# Runnable Jar zeigt keine Konsole an



## Andyx1975 (27. Januar 2010)

Hallo,

ich bin recht neu was Java angeht...und habe für die Arbeit jetzt ein kleines Programm geschrieben, dass Daten in eine Datenbank schreibt. Die Datenbankmanipulation wird mithilfe von log4j in einen Textfile geschrieben. Hierzu benutze ich den LOG4J Aufruf "logger.debug(<String>)". Das ganze erscheint dann in Console von Eclipse  und wird in eine .txt geschrieben. Funktioniert also alles wie es soll. Jetzt habe ich eine "Runnable Jar" erzeugt, diese soll auf einem Server per CronJob gestartet werden.

Mein Problem ist jetzt, dass die JAR zwar ausgefürt wird und funktioniert, ich aber gerne hätte dass, wenn das Programm läuft die Console geöffnet werden soll und angezeigt werden soll. Wie mache ich das? Kann mir da jemand weiterhelfen? Danke!

Gruß
Andy


----------



## Andyx1975 (27. Januar 2010)

Achso was ich vielleicht noch sagen sollte....ich habe die Datei zurzeit nicht mit dem Cronjob laufen...ich starte die Datei per Doppelklick. Wenn ich Datei über die Console starte sehe ich auch auf der Console was das Programm macht. Gibts keinen Weg, dass die Console sich öffnet beim Doppelklick?


----------



## zer0 (28. Januar 2010)

Doch - also wenn ich mich nicht irre - in deinem Java/bin Ordner von deiner JRE gibt es einmal die java.exe und die javaw.exe. Die javaw.exe start keine Konsole, die java.exe zeigt auch die Konsole an.

Könntest es mal auf deinem Computer ausprobieren, Rechtsklick auf die JAR Datei->Öffnen mit->Und dann ins JRE Verzeichnis/bin/java.exe - jetzt solltest du auch eine Konsole sehen!


----------



## sabek (28. Januar 2010)

GEnau _zer0_ hat recht. Oder du schreibst dir eine Batch-Datei (vorausgesetzt Windows Umgebung) mit folgenden Inhalt und steuerst nur diese dann an.

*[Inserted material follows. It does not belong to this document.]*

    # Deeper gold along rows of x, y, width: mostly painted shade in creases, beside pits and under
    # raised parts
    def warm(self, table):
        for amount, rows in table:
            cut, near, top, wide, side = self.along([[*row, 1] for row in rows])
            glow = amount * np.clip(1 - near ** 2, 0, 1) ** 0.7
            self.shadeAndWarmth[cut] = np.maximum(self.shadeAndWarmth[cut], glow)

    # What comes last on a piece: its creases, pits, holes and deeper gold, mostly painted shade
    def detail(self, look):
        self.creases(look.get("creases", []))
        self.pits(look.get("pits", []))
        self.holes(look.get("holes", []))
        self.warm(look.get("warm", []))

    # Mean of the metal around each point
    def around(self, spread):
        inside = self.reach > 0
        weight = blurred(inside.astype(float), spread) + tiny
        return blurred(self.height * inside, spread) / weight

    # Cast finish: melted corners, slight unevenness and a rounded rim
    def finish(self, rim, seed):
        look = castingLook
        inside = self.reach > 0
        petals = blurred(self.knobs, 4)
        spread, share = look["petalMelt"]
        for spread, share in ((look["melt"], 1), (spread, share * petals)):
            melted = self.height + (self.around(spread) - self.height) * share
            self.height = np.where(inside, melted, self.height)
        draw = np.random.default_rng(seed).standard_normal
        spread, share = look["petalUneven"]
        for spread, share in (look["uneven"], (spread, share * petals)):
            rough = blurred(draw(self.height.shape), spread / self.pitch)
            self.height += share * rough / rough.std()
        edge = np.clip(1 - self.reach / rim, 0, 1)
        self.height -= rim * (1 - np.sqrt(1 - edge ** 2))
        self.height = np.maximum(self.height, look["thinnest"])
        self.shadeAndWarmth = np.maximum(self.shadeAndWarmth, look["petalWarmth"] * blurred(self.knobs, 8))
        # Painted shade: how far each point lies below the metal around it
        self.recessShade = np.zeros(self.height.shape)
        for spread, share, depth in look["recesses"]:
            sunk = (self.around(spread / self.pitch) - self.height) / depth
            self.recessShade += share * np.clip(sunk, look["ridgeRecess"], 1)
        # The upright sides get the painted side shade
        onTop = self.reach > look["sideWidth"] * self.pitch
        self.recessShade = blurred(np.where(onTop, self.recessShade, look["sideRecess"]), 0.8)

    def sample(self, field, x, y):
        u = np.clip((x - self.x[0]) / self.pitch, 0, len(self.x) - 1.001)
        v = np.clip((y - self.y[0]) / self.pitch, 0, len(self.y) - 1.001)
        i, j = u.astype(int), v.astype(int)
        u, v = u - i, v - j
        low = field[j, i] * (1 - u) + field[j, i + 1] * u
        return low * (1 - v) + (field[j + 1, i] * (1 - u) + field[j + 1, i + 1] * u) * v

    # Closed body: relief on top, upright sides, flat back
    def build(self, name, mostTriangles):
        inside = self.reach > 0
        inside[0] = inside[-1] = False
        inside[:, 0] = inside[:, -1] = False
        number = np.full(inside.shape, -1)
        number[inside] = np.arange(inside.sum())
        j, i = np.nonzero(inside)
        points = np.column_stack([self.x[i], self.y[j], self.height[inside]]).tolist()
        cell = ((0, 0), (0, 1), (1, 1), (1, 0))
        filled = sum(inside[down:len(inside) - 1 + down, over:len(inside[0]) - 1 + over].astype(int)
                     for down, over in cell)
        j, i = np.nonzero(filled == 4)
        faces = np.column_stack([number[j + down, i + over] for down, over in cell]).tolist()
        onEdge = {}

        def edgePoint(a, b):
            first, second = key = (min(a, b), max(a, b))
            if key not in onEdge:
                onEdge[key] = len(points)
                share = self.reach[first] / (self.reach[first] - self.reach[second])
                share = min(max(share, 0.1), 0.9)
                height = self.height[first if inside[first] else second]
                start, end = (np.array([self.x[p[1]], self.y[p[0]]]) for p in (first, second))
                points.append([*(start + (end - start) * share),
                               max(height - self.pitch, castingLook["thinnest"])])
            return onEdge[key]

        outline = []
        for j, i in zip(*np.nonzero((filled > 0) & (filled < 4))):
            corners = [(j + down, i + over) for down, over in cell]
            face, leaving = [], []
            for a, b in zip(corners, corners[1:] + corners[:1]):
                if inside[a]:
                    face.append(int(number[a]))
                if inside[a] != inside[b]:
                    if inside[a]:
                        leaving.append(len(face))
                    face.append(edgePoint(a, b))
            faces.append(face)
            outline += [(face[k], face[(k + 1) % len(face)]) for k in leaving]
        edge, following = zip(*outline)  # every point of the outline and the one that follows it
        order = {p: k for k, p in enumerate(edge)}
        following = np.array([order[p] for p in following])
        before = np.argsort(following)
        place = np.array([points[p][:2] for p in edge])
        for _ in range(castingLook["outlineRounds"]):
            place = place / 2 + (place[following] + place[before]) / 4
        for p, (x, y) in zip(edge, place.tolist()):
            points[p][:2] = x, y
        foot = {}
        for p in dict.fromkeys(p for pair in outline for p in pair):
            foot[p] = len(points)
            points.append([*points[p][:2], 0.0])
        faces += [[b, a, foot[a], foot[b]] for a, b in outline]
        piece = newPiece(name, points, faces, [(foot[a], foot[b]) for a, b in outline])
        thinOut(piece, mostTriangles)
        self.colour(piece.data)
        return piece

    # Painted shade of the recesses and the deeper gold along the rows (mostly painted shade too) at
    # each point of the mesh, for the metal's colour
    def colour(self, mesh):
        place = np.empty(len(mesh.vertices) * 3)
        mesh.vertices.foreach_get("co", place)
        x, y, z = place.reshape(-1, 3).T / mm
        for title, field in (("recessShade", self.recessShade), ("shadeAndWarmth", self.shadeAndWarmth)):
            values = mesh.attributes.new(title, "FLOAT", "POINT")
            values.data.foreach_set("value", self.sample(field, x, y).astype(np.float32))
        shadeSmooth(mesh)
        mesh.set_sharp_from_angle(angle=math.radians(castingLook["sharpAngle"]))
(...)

Erstelle zuerst eine leere Batch mit z.B. diesen Namen _runJarConsole.bat_ , kopiere den Inhalt und ändere nur die beiden SET Variablen.

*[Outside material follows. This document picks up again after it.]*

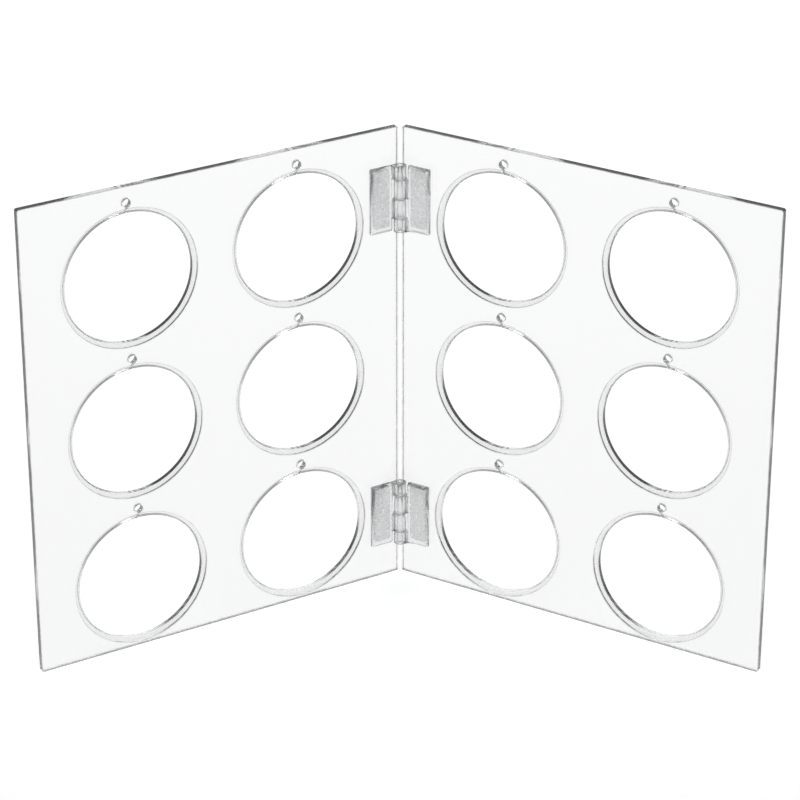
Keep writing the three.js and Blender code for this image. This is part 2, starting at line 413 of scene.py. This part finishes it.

---------  schnipp ------------>

@ echo off

SET JAVABIN=C:\Programme\Java\jre6\bin
SET JARNAME=DeinJarName.jar

REM #####################################################
TITLE %JARNAME%
echo.
echo Programm: %JARNAME% wird gestartet....
echo.
%JAVABIN%\java -jar %JARNAME%


<---------  schnapp ------------


----------